Après différentes reprises hors de New-York, le grand retour de Follies a lieu à Broadway en 2001. Hélas, le spectacle connaît une carrière décevante (117 représentations). Même si les nombreux connaisseurs et admirateurs continuent de porter au plus haut la remarquable partition, Follies reste mal placé pour une exploitation commerciale. Avec ses exigences, la distribution reste délicate à construire. Les numéros musicaux ne sont pas complètement « strass et paillettes », le coté crépusculaire de ses personnages empêche l’adhésion immédiate du plus grand nombre. Malgré son écrin musical de toute beauté, Follies reste fondamentalement dérangeant par ses interrogations. Le public trop douillet refuse l’examen de conscience au scalpel auquel Sondheim veut les convier.
Versions de référence
Une fois n’est pas coutume pour un spectacle de Broadway, la distribution originale n’est recommandée qu’en seconde position. La préférence va d’abord pour le double CD Follies in Concert de 1985 qui comprend quelques photos et surtout les paroles des chansons.
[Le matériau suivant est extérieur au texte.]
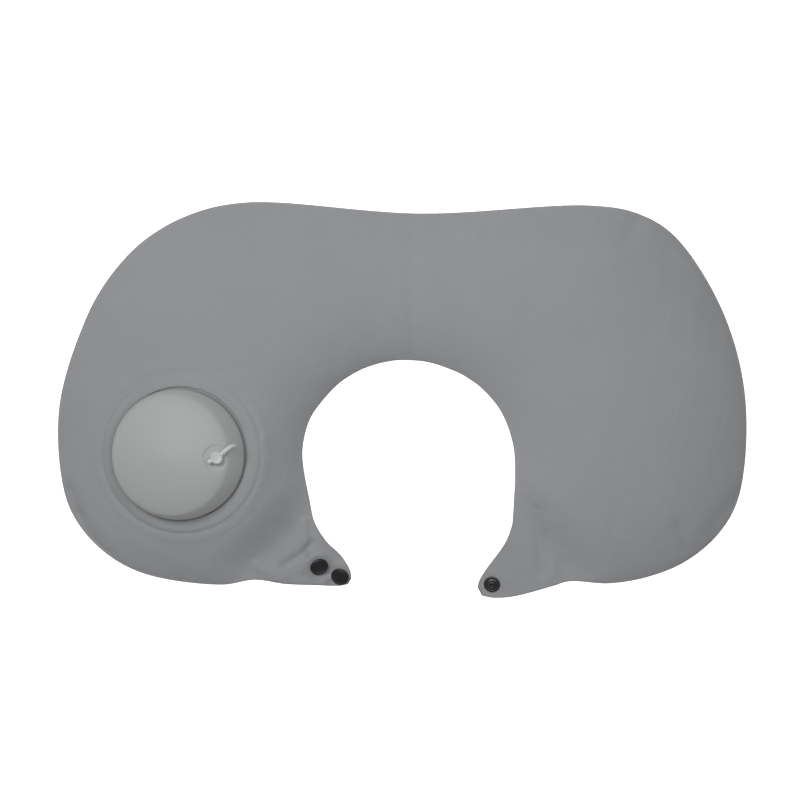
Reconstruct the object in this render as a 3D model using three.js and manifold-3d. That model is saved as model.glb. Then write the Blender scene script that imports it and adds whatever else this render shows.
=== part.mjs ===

Ensuite, pour des raisons historiques, on s’intéressera à la distribution d’origine. Enfin les enregistrements de Londres et de Paper Mill 1998 permettront d’entendre le spectacle dans son intégralité au moment de leur représentation, c’est-à-dire avec les chansons nouvelles.
· Follies in Concert (1985). RCA BMG RD87128. Ce double CD comporte également la bande originale composée par Stephen Sondheim du film Stavisky d’Alain Resnais. Une vidéo existe. Par son montage en extrait, elle constitue davantage un témoignage qu’une véritable restitution du concert.
· Follies. Original Broadway Cast (1971). EMI Broadway Angel 64444.
· Follies, A Broadway Legend. Original London Cast (1987) en double CD. First Night Records
· Follies. New Jersey Cast (1998). TVT Records.